Adrien - Vendredi 8 Juillet 2005

Changements climatiques abrupts: le rôle du cycle de l'eau

Le climat de la dernière période glaciaire a été ponctué d'une série de changements climatiques se produisant en quelques dizaines d'années avec des "coups de froid" et "coups de chaud" jusque là estimés à cinq degrés environ. De nouvelles analyses ont été conduites sur les glaces du Groenland par les chercheurs du Laboratoire des sciences du climat et de l'environnement (LSCE, CEA/CNRS) (1) en collaboration avec des équipes danoises, islandaises, suisses et américaines. Elles ont révélé que ces changements "abrupts" sont plus importants, pouvant atteindre localement 16°C. Les chercheurs montrent aussi, pour la première fois, que ces variations sont corrélées à une réorganisation saisonnière de la circulation atmosphérique et du cycle de l'eau. L'ensemble de ces résultats ouvre des perspectives pour l'élaboration de modèles climatiques plus performants. Ils font l'objet d'une publication dans la revue Science du vendredi 1er juillet.


Le Groenland vu de l'espace

Les changements climatiques de la dernière période glaciaire étaient, jusque là, évaluées par les variations de la teneur en oxygène 18 (2) de la glace des forages du Groenland (3). Cette méthode conventionnelle a permis d'estimer ces variations à 5 degrés environ en quelques dizaines ou centaines d'années.

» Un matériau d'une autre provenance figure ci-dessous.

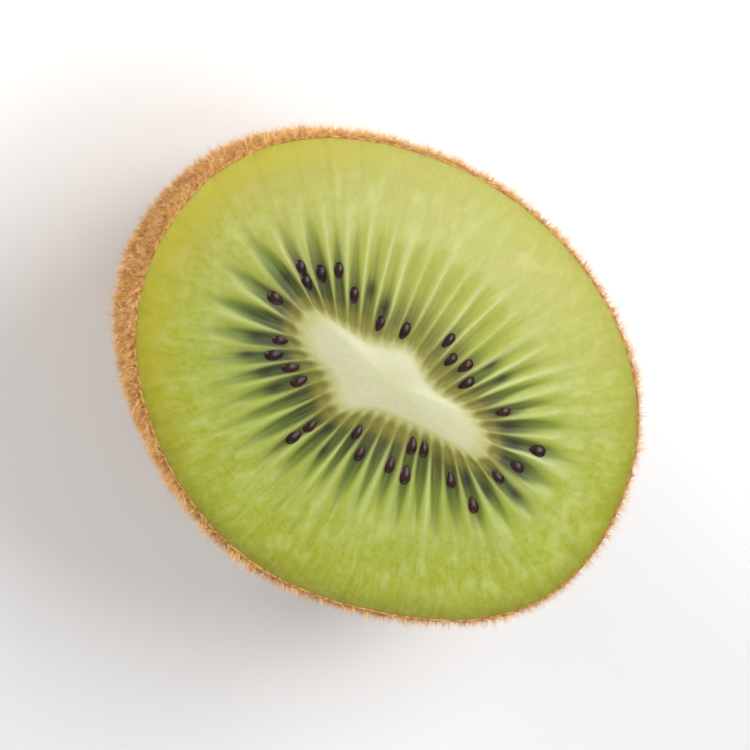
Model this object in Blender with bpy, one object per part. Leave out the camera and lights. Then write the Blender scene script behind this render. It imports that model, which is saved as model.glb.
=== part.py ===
"""Half a kiwi fruit, cut across and lying on its skin with the cut face up.

Lengths are in metres. The origin is the middle of the small flat spot that the half rests on,
+Z points out of the cut face, and +X runs along the longer way of its oval.

A point of the cut face has two measures. Its turn goes from 0 to 1 round the core, and its reach
goes from 0 at the core's edge to 1 at the skin.
"""
import math
import random

import bmesh
import bpy
import numpy as np
from mathutils import Matrix, Vector

CIRCLE = 2 * math.pi

# The half fruit
HEIGHT = 0.0320  # from the flat spot up to the cut
FACE_LONG = 0.0290  # from the middle of the flesh to its edge, the longer way
FACE_WIDE = 0.0228  # and the shorter way
RIND = 0.00035  # thickness of the skin
RIM_DROP = 0.0008  # how far the face rolls off where it meets the skin
RIM_START = 0.84  # the reach at which it starts to
RIM_POWER = 2.2  # how sharply it does
OUTLINE_WAVES = ((3, 0.005, 46), (4, 0.009, -93), (5, 0.005, -110), (6, 0.005, -172))
DOME_POWER = 2.3  # 2 is an ellipsoid, and more is fuller
REST_SPOT = 0.25  # size of the flat spot, against the whole face
DENTS = ((2, 0.007, 30, 1.7), (3, 0.005, 200, 2.6), (5, 0.003, 95, 3.4))

# The pale core: its edge above and below the long axis is a base height with swells on it
CORE_LONG = 0.0121
CORE_MIDDLE = 0.0005
CORE_BLUNTNESS = 4
CORE_ABOVE = (0.00175, ((-0.0004, 0.0020, 0.0032), (0.0085, 0.0008, 0.0035)))
CORE_BELOW = (
    0.00125,
    ((-0.0020, 0.0019, 0.0070), (-0.0029, 0.0020, 0.0023), (-0.0095, 0.0010, 0.0030)),
)
CORE_RISE = 0.00025  # the firm core stands up in the middle

# The locules, the dark wells round the core, with a pale ray between each two
LOCULES = 43
WELL_LONG, WELL_WIDE = 0.0147, 0.0062  # the oval along which they are evenly spaced
WELL_DEPTH = 0.00030
WELL_FOOT = 0.07  # reach at which a well is at its full depth
WELL_SHOULDER, WELL_TIP = 0.36, 0.60  # reaches between which it runs out

# The seeds. WELL_SEEDS has a word for each well, from +X round by +Y. A letter is a seed, A next to
# the core and F furthest out. Small letters are seeds so deep in the flesh that they make no bump.
SEED_LONG, SEED_WIDE, SEED_THICK = 0.0020, 0.00145, 0.0011
SEED_TAPER = 0.22  # how much narrower the end towards the core is
SEED_SINK = 0.00022  # the middle of a seed lies this far below the face
SEED_REACHES = {letter: 0.10 + 0.05 * step for step, letter in enumerate("ABCDEF")}
WELL_SEEDS = (
    "D Fc c C . e Be C B C . . A . Ac d C E D EC d C "
    ". Be Cf Be Be . . EC b e B D . D AD A a C Fc d Cf"
)
REACH_SCATTER = 0.015
SIDE_SCATTER = 0.35  # in columns
SEED_DRAW = 7

# The mesh
COLUMNS = 3 * LOCULES
FINE_STEPS = 4000  # round an outline that is then cut into even steps
CORE_RINGS = (0.5, 1.0)
FACE_RINGS = (0.07, 0.21, 0.36, 0.48, 0.60, 0.74, 0.86, 0.94, 1.0)
DOME_RINGS = 12

# Colour and roughness of each material
FINISHES = {
    "core": ((0.72, 0.71, 0.47), 0.45),
    "flesh": ((0.42, 0.48, 0.10), 0.30),
    "skin": ((0.33, 0.17, 0.055), 0.85),
    "seed": ((0.016, 0.008, 0.009), 0.25),
}
SLOTS = list(FINISHES)


def ease(value, start, end):
    """0 before start and 1 after end, and smooth between them."""
    part = min(max((value - start) / (end - start), 0.0), 1.0)
    return part * part * (3 - 2 * part)


def evenly_round(loop, count):
    """Points at even steps along a closed loop, from its first point."""
    closed = np.vstack([loop, loop[:1]])
    steps = np.hypot(*np.diff(closed, axis=0).T)
    run = np.concatenate([[0.0], np.cumsum(steps)])
    places = np.arange(count) / count * run[-1]
    return np.column_stack([np.interp(places, run, closed[:, axis]) for axis in (0, 1)])


def core_edge(count):
    """The core's outline: an oval with blunt ends and uneven sides."""
    angles = np.linspace(0, CIRCLE, FINE_STEPS, endpoint=False)
    power = 2 / CORE_BLUNTNESS
    across = np.sign(np.cos(angles)) * np.abs(np.cos(angles)) ** power
    side = np.sign(np.sin(angles)) * np.abs(np.sin(angles)) ** power
    x = CORE_MIDDLE + CORE_LONG * across
    heights = []
    for base, swells in (CORE_ABOVE, CORE_BELOW):
        height = base + sum(size * np.exp(-(((x - at) / width) ** 2)) for at, size, width in swells)
        heights.append(height)
    y = side * np.where(side > 0, heights[0], heights[1])
    return evenly_round(np.column_stack([x, y]), count)


def well_angles(count):
    """The angle of each column: even steps along the oval of the wells, stretched to the skin."""
    angles = np.linspace(0, CIRCLE, FINE_STEPS, endpoint=False)
    oval = np.column_stack([WELL_LONG * np.cos(angles), WELL_WIDE * np.sin(angles)])
    points = evenly_round(oval, count)
    return np.arctan2(points[:, 1] / WELL_WIDE, points[:, 0] / WELL_LONG)


def outline(angle, extra=0.0, unevenness=1.0):
    """The edge of the flesh, or of what lies a little outside it."""
    waves = sum(size * math.cos(n * angle - math.radians(at)) for n, size, at in OUTLINE_WAVES)
    scale = 1 + unevenness * waves
    return Vector((
        (FACE_LONG + extra) * scale * math.cos(angle),
        (FACE_WIDE + extra) * scale * math.sin(angle),
    ))


CORE = [Vector(point) for point in core_edge(COLUMNS)]
ANGLES = [float(angle) for angle in well_angles(COLUMNS)]
EDGE = [outline(angle) for angle in ANGLES]
LAST_SLOPE = math.acos(REST_SPOT ** (DOME_POWER / 2))  # of the dome, at the flat spot
FULL_DEPTH = HEIGHT / math.sin(LAST_SLOPE) ** (2 / DOME_POWER)  # of the dome without that spot


def on_face(column, reach):
    """The point of the cut at a column, which may lie between two, and a reach."""
    first = math.floor(column)
    share = column - first
    core = CORE[first % COLUMNS].lerp(CORE[(first + 1) % COLUMNS], share)
    edge = EDGE[first % COLUMNS].lerp(EDGE[(first + 1) % COLUMNS], share)
    return core.lerp(edge, reach)


def face_height(column, reach):
    """Rays are ridges and wells are grooves between them, and the rim rolls off."""
    into_well = 0.5 - 0.5 * math.cos(CIRCLE * column * LOCULES / COLUMNS)
    well = ease(reach, 0, WELL_FOOT) * (1 - ease(reach, WELL_SHOULDER, WELL_TIP))
    roll = max(reach - RIM_START, 0) / (1 - RIM_START)
    return HEIGHT - WELL_DEPTH * into_well * well - RIM_DROP * roll**RIM_POWER


def core_ring(share):
    """A ring inside the core, which is raised in the middle."""
    height = HEIGHT + CORE_RISE * (1 - share**2)
    middle = Vector((CORE_MIDDLE, 0))
    return [(*middle.lerp(point, share), height) for point in CORE]


def face_ring(reach):
    """A ring of the flesh round the core."""
    return [(*on_face(column, reach), face_height(column, reach)) for column in range(COLUMNS)]


def dome_ring(slope):
    """A ring of the skin, where slope goes from 0 at the rim to a right angle at the pole."""
    inward = math.cos(slope) ** (2 / DOME_POWER)
    depth = FULL_DEPTH * math.sin(slope) ** (2 / DOME_POWER)
    ring = []
    for angle in ANGLES:
        dents = sum(
            size * math.sin(n * angle + math.radians(at) + speed * slope) * math.sin(2 * slope)
            for n, size, at, speed in DENTS
        )
        point = outline(angle, RIND, math.cos(slope)) * inward * (1 + dents)
        ring.append((*point, max(HEIGHT - depth, 0.0)))
    return ring


def dome_slopes():
    """Slopes from the skin's cut edge, which lies as low as the rim, to the flat spot."""
    first = math.asin((RIM_DROP / FULL_DEPTH) ** (DOME_POWER / 2))
    return [first + (LAST_SLOPE - first) * step / DOME_RINGS for step in range(DOME_RINGS + 1)]


def material(name, colour, roughness):
    shade = bpy.data.materials.new(name)
    shade.use_nodes = True
    shader = shade.node_tree.nodes["Principled BSDF"]
    shader.inputs["Base Color"].default_value = (*colour, 1)
    shader.inputs["Roughness"].default_value = roughness
    shade.diffuse_color = (*colour, 1)
    return shade


def make_object(name, mesh, materials, collection):
    for shade in materials:
        mesh.materials.append(shade)
    made = bpy.data.objects.new(name, mesh)
    collection.objects.link(made)
    return made


def make_body():
    """The half fruit, ring by ring from the core over the cut and down the skin."""
    core, flesh, skin = SLOTS.index("core"), SLOTS.index("flesh"), SLOTS.index("skin")
    rings = [(core_ring(share), core) for share in CORE_RINGS]
    rings += [(face_ring(reach), flesh) for reach in FACE_RINGS]
    rings += [(dome_ring(slope), skin) for slope in dome_slopes()]
    bm = bmesh.new()
    bmesh.ops.create_circle(bm, segments=COLUMNS, radius=CORE_LONG)
    verts = list(bm.verts)
    edges = list(bm.edges)
    for vert, place in zip(verts, rings[0][0]):
        vert.co = place
    bmesh.ops.contextual_create(bm, geom=edges)
    for places, slot in rings[1:]:
        grown = bmesh.ops.extrude_edge_only(bm, edges=edges)["geom"]
        edges = [item for item in grown if isinstance(item, bmesh.types.BMEdge)]
        verts = [item for item in grown if isinstance(item, bmesh.types.BMVert)]
        for vert, place in zip(verts, places):
            vert.co = place
        for face in (item for item in grown if isinstance(item, bmesh.types.BMFace)):
            face.material_index = slot
    spot = bmesh.ops.contextual_create(bm, geom=edges)["faces"]
    spot[0].material_index = skin
    bmesh.ops.recalc_face_normals(bm, faces=bm.faces)
    mesh = bpy.data.meshes.new("kiwi_half")
    bm.to_mesh(mesh)
    bm.free()
    return mesh


def seed_places():
    """A column and a reach, a little scattered, for each seed that stands out of the cut."""
    draw = random.Random(SEED_DRAW)
    places = []
    for well, word in enumerate(WELL_SEEDS.split()):
        for letter in word:
            reach_off, side_off = draw.uniform(-1, 1), draw.uniform(-1, 1)
            if letter in SEED_REACHES:
                column = (well + 0.5) * COLUMNS / LOCULES + side_off * SIDE_SCATTER
                places.append((column, SEED_REACHES[letter] + reach_off * REACH_SCATTER))
    return places


def make_seed(column, reach):
    """A drop-shaped seed that points at the core, sunk into its well."""
    place = on_face(column, reach)
    outward = on_face(column, 1.0) - place
    bm = bmesh.new()
    bmesh.ops.create_uvsphere(bm, u_segments=6, v_segments=4, radius=0.5)
    bmesh.ops.rotate(bm, verts=bm.verts, matrix=Matrix.Rotation(math.pi / 2, 3, "Y"))
    for vert in bm.verts:
        width = 1 + 2 * SEED_TAPER * vert.co.x
        vert.co.y *= width
        vert.co.z *= width
    bmesh.ops.scale(bm, verts=bm.verts, vec=(SEED_LONG, SEED_WIDE, SEED_THICK))
    turn = math.atan2(outward.y, outward.x)
    bmesh.ops.rotate(bm, verts=bm.verts, matrix=Matrix.Rotation(turn, 3, "Z"))
    height = face_height(column, reach) - SEED_SINK
    bmesh.ops.translate(bm, verts=bm.verts, vec=(*place, height))
    for face in bm.faces:
        face.material_index = SLOTS.index("seed")
    mesh = bpy.data.meshes.new("seed")
    bm.to_mesh(mesh)
    bm.free()
    return mesh


def join_seeds(body, seeds):
    """One union with all the seeds, applied, after which the loose ones are removed."""
    union = body.modifiers.new("seeds", "BOOLEAN")
    union.operation = "UNION"
    union.operand_type = "COLLECTION"
    union.collection = seeds
    union.solver = "EXACT"
    evaluated = body.evaluated_get(bpy.context.evaluated_depsgraph_get())
    body.data = bpy.data.meshes.new_from_object(evaluated)
    body.modifiers.clear()
    for seed in list(seeds.objects):
        bpy.data.objects.remove(seed)
    bpy.data.collections.remove(seeds)


def main():
    for old in list(bpy.data.objects):
        bpy.data.objects.remove(old)
    fruit = bpy.data.collections.new("kiwi_fruit_half")
    seeds = bpy.data.collections.new("loose_seeds")
    for collection in (fruit, seeds):
        bpy.context.scene.collection.children.link(collection)
    materials = [material(name, *finish) for name, finish in FINISHES.items()]
    body = make_object("kiwi_half", make_body(), materials, fruit)
    for column, reach in seed_places():
        make_object("seed", make_seed(column, reach), materials, seeds)
    join_seeds(body, seeds)
    body.data.shade_smooth()
    body.data.set_sharp_from_angle(angle=math.radians(40))


main()
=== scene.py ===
"""Half a kiwi fruit lying on its skin: wet green flesh, a pale core, dark seeds and a fuzzy rind.

Metres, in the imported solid's frame: +Z out of the cut face, +X along its longer way, and the
half rests at Z 0. A point of the face has a turn, counted in wells from +X round by +Y, and a
reach, which is 0 at the core's edge, 1 at the rind and below 0 inside the core.
"""
import math
import random

import bmesh
import bpy
import numpy as np
from mathutils import Matrix, Vector


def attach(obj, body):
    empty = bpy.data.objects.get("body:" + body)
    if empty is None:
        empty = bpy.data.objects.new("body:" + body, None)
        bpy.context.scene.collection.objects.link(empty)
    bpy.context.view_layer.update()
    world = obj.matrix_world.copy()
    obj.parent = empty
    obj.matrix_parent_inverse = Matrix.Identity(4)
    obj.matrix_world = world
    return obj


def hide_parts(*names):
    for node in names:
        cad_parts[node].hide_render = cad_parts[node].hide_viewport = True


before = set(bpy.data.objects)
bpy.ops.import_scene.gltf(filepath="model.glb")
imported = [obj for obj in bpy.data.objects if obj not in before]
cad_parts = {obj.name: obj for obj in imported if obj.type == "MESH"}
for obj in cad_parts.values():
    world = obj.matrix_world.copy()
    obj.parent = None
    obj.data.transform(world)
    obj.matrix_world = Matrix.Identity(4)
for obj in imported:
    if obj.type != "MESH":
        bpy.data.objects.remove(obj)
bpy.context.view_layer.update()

CIRCLE = 2 * math.pi
MM = 0.001

# The half fruit, as in the solid
HEIGHT = 32.0 * MM
FACE_LONG, FACE_WIDE = 29.0 * MM, 22.8 * MM
RIND = 0.35 * MM
RIM_DROP, RIM_START, RIM_POWER = 0.8 * MM, 0.84, 2.2
OUTLINE_WAVES = ((3, 0.005, 46), (4, 0.009, -93), (5, 0.005, -110), (6, 0.005, -172))
DOME_POWER = 2.3
REST_SPOT = 0.25  # times the cut's size
DENTS = ((2, 0.007, 30, 1.7), (3, 0.005, 200, 2.6), (5, 0.003, 95, 3.4))
LAST_SLOPE = math.acos(REST_SPOT ** (DOME_POWER / 2))
FULL_DEPTH = HEIGHT / math.sin(LAST_SLOPE) ** (2 / DOME_POWER)
FIRST_SLOPE = math.asin((RIM_DROP / FULL_DEPTH) ** (DOME_POWER / 2))

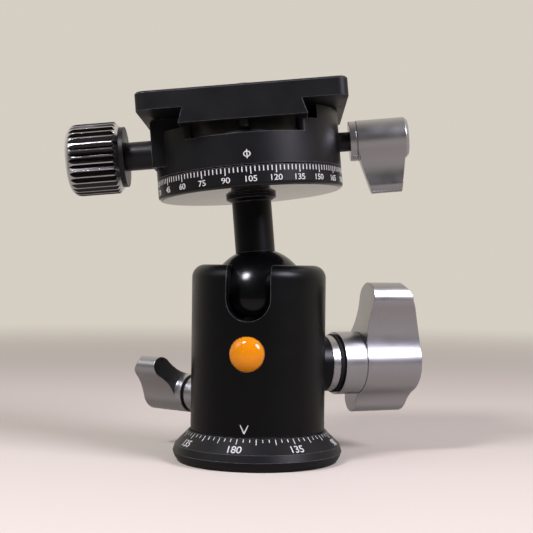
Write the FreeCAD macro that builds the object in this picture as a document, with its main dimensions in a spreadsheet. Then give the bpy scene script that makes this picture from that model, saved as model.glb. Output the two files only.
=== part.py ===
import FreeCAD, Part
import math
import os

import Sketcher

# Tripod ball head, in millimetres and degrees. The origin is the centre of the foot's
# underside, +Z is up, and -Y is the side of the drop notch.
# The head, stem and clamp are drawn about the ball's centre with the stem upright,
# and then leaned over together.

SIZES = {
    # Foot with the engraved dial
    "foot_underside_radius": 25.0,
    "foot_edge_radius": 26.5,
    "foot_edge_height": 3.0,
    "foot_bevel_radius": 25.9,
    "foot_bevel_height": 1.4,
    "dial_cone_low_radius": 25.8,
    "dial_cone_low_height": 5.2,
    "dial_cone_top_radius": 21.5,
    "foot_top_height": 9.5,
    "spindle_radius": 12.0,
    "spindle_top_height": 23.1,
    "insert_radius": 7.0,
    "insert_length": 9.5,
    "thread_wall_radius": 4.06,
    "thread_depth": 8.6,
    "washer_inner_radius": 13.0,
    "washer_outer_radius": 19.5,
    "washer_thickness": 0.6,
    "retainer_radius": 14.0,
    "retainer_thickness": 1.8,
    "retainer_screw_ring": 7.5,
    "retainer_screw_radius": 1.25,
    "retainer_screw_head_radius": 2.3,
    "retainer_screw_length": 7.0,
    # Housing
    "housing_radius": 21.0,
    "housing_bottom_height": 9.75,
    "housing_top_height": 61.0,
    "shoulder_radius": 4.0,
    "cavity_radius": 16.5,
    "ledge_radius": 14.5,
    "ledge_height": 25.3,
    "lip_height": 58.3,
    "lip_gap": 0.3,
    "mouth_chamfer": 0.7,
    "notch_width": 13.5,
    "badge_radius": 5.3,
    "badge_height": 34.4,
    "badge_rim": 0.9,
    "badge_crown": 1.9,
    "badge_floor_depth": 1.0,
    # Ball, its seats and the wedge that squeezes them
    "ball_radius": 15.5,
    "ball_height": 50.8,
    "seat_gap": 0.06,
    "seat_ring_bottom_height": 52.2,
    "cup_rim_height": 43.6,
    "cup_hole_radius": 4.0,
    "cup_bottom_height": 32.0,
    "wedge_seat_thickness": 1.25,
    "wedge_length": 16.0,
    "wedge_width": 12.0,
    "wedge_middle_height": 33.9,
    "wedge_slope": 5.0,
    "slide_gap": 0.05,
    # Main knob
    "main_azimuth": 30.0,
    "main_height": 29.7,
    "main_thread_radius": 2.5,
    "main_flange_radius": 4.5,
    "main_flange_start": 18.6,
    "main_flange_end": 19.8,
    "main_shank_radius": 3.5,
    "main_screw_start": -7.5,
    "main_screw_end": 40.0,
    "main_collar_radius": 8.75,
    "main_collar_start": 18.5,
    "main_collar_end": 22.3,
    "main_ring_radius": 8.95,
    "main_ring_end": 24.8,
    "main_seal_radius": 9.3,
    "main_seal_end": 26.2,
    "main_hub_radius": 10.05,
    "main_hub_end": 33.75,
    "main_groove_width": 0.35,
    "main_groove_depth": 0.4,
    "main_knob_end": 53.8,
    "main_dome_radius": 55.0,
    "main_tip_radius": 27.3,
    "main_tip_corner": 3.6,
    "main_wing_lean": 1.0,
    "main_wing_angle": 18.0,
    "main_bulb_reach": 21.9,
    "main_bulb_radius": 5.3,
    "main_blend_radius": 17.0,
    "main_tail_reach": 12.6,
    "main_tail_radius": 4.4,
    "main_tail_blend": 7.0,
    "main_set_screw_radius": 1.5,
    "main_set_screw_place": 29.8,
    # Pan knob
    "pan_azimuth": 150.0,
    "pan_height": 18.6,
    "pan_thread_radius": 2.0,
    "pan_pad_length": 2.0,
    "pan_pad_gap": 0.3,
    "pan_flange_radius": 3.2,
    "pan_flange_length": 1.5,
    "pan_ring_radius": 5.8,
    "pan_ring_start": 19.0,
    "pan_ring_end": 26.5,
    "pan_seal_radius": 5.3,
    "pan_seal_end": 27.5,
    "pan_hub_radius": 6.3,
    "pan_hub_end": 30.0,
    "pan_screw_end": 36.0,
    "pan_knob_end": 44.7,
    "pan_dome_radius": 36.0,
    "pan_tip_corner": 2.4,
    "pan_tip_radius": 16.8,
    "pan_wing_lean": 2.6,
    "pan_wing_angle": -49.0,
    "pan_bulb_reach": 13.45,
    "pan_bulb_radius": 3.3,
    "pan_blend_radius": 12.0,
    # Stem and dial disc, from the ball's centre up
    "neck_radius": 6.2,
    "neck_top": 30.2,
    "collar_radius": 7.85,
    "collar_bottom": 31.2,
    "foot_gap": 0.08,
    "stem_bore_radius": 3.05,
    "spigot_radius": 4.5,
    "spigot_top": 38.0,
    "bolt_head_radius": 5.2,
    "bolt_head_length": 3.4,
    "bolt_start": 15.7,
    "disc_radius": 29.0,
    "disc_bottom": 32.2,
    "disc_top": 38.3,
    "disc_edge_radius": 1.2,
    "disc_hub_radius": 9.0,
    "disc_hub_top": 44.2,
    "top_washer_inner_radius": 20.0,
    "top_washer_outer_radius": 25.0,
    "top_washer_thickness": 0.58,
    "top_retainer_radius": 12.2,
    "top_retainer_top": 50.9,
    "top_screw_ring": 7.15,
    "top_screw_radius": 1.0,
    "top_screw_head_radius": 1.9,
    "top_screw_length": 10.0,
    # Clamp
    "clamp_bottom": 38.4,
    "clamp_top": 52.0,
    "clamp_edge": 0.35,
    "channel_width": 31.0,
    "channel_depth": 3.9,
    "channel_corner": 1.6,
    "fixed_jaw_front": 22.0,
    "jaw_headroom": 0.5,
    "jaw_bottom": 41.7,
    "jaw_outer": 28.9,
    "jaw_thickness": 4.4,
    "jaw_half_length": 14.0,
    "jaw_corner": 0.8,
    "clamp_axis": 47.5,
    "clamp_thread_radius": 2.5,
    "clamp_screw_start": 16.5,
    "clamp_screw_end": 48.2,
    "spring_radius": 4.0,
    "spring_wall": 0.9,
    "spring_length": 4.1,
    "pin_radius": 1.5,
    "pin_spacing": 19.0,
    "pin_start": 17.0,
    "pin_end": 28.0,
    "sleeve_radius": 4.5,
    "knob_disc_start": 38.3,
    "knob_disc_radius": 9.5,
    "knurl_start": 39.8,
    "knurl_end": 56.5,
    "knurl_radius": 11.35,
    "knurl_chamfer": 1.5,
    "knurl_end_round": 3.5,
    "knurl_groove_depth": 0.8,
    "knurl_groove_width": 1.9,
    # Top lever
    "lever_axis": 46.85,
    "lever_shaft_radius": 3.05,
    "lever_shaft_start": 16.3,
    "lever_shaft_end": 44.2,
    "lever_pad_radius": 1.5,
    "lever_pad_length": 3.7,
    "lever_ring_radius": 6.25,
    "lever_ring_start": 32.2,
    "lever_ring_end": 34.2,
    "lever_hub_radius": 6.4,
    "lever_groove_width": 0.3,
    "lever_end": 50.5,
    "lever_end_chamfer": 0.9,
    "lever_wing_start": 34.9,
    "lever_wing_end": 49.2,
    "lever_wing_slope": 3.3,
    "lever_wing_taper": 1.9,
    "lever_bulb_reach": 14.3,
    "lever_bulb_radius": 2.7,
    "lever_blend_radius": 14.0,
    # Quick-release plate
    "plate_width": 62.6,
    "plate_length": 60.0,
    "plate_bottom": 52.1,
    "dovetail_height": 4.6,
    "slab_thickness": 5.6,
    "plate_corner": 3.0,
    "plate_edge": 0.5,
    "dovetail_width": 38.0,
    "dovetail_inset": 1.5,
    "jaw_clearance": 0.05,
    "camera_thread_radius": 3.17,
    "camera_shank_radius": 2.4,
    "camera_thread_reach": 5.5,
    "camera_head_radius": 7.0,
    "camera_head_length": 3.2,
    "camera_slot_width": 1.4,
    "camera_slot_depth": 1.5,
    "camera_tip_chamfer": 0.75,
    "clip_radius": 4.6,
    "clip_thickness": 0.8,
    "pad_width": 7.0,
    "pad_length": 46.0,
    "pad_spacing": 40.0,
    "pad_recess": 0.8,
    "pad_height": 1.1,
    "stop_radius": 1.65,
    "stop_length": 2.0,
    "stop_spacing": 51.0,
    "stop_thread_radius": 1.0,
    "stop_thread_length": 3.0,
    # Fits and the rest pose
    "running_gap": 0.05,
    "close_gap": 0.02,
    "side_lean": -5.26,
    "back_lean": -1.1,
    "clamp_yaw": 8.1,
}
KNURL_COUNT = 33
TOOL_REACH = 40.0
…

Les résultats publiés dans la revue Science, à partir des glaces du forage GRIP, s'appuient sur une méthode originale: l'étude conjointe de l'oxygène 18 et d'un second isotope présent dans la glace, le deutérium (4), dont l'analyse est effectuée au LSCE à Saclay. Cette méthode a l'avantage d'évaluer la température depuis l'évaporation de l'eau à la surface océanique (deutérium) jusqu'à la formation des flocons de neige au Groenland (oxygène 18). Elle a ainsi permis aux chercheurs de corréler les variations climatiques avec une réorganisation de la circulation atmosphérique et du cycle de l'eau dans tout l'hémisphère Nord. Plus précisément, les auteurs ont mis en évidence deux effets particulièrement importants illustrant les capacités de la "machine climatique" à générer des changements climatiques abrupts: les changements, à l'échelle saisonnière, des trajectoires des passages dépressionnaires et ceux du volume de la banquise. Ces variations se produisent en plus des changements de circulation océanique déjà mis en évidence par l'analyse des sédiments marins de l'Atlantique Nord.

Cette nouvelle étude renforce ainsi la nécessité de tenir compte des variations saisonnières des précipitations, très différentes en période glaciaire de celles que nous connaissons actuellement, pour aboutir à une interprétation correcte des enregistrements isotopiques du Groenland.

Ces résultats représentent un défi pour les nouveaux modèles climatiques qui devront intégrer de nouveaux paramètres afin de rendre compte de ces changements climatiques abrupts atteignant 16°C. Ils permettront ainsi une meilleure estimation du risque d'évènements abrupts au cours de l'évolution future du climat.

(1) Ces travaux ont aussi reçu le soutien de l'IPEV (Institut français Paul-Emile Victor) et du Programme national d'étude de la dynamique du climat piloté par l'Institut national des sciences de l'univers du CNRS.
(2) La teneur en oxygène 18 permet d'évaluer la température au Groenland au moment où la neige s'est formée.
(3) Forages de GRIP, GISP2 et North GRIP (Greenland Ice Core Project).
(4) Le deutérium est un isotope de l'hydrogène. La combinaison de l'oxygène 18 et du deutérium permet d'évaluer la température à la surface de l'océan au moment ou l'eau s'est évaporée.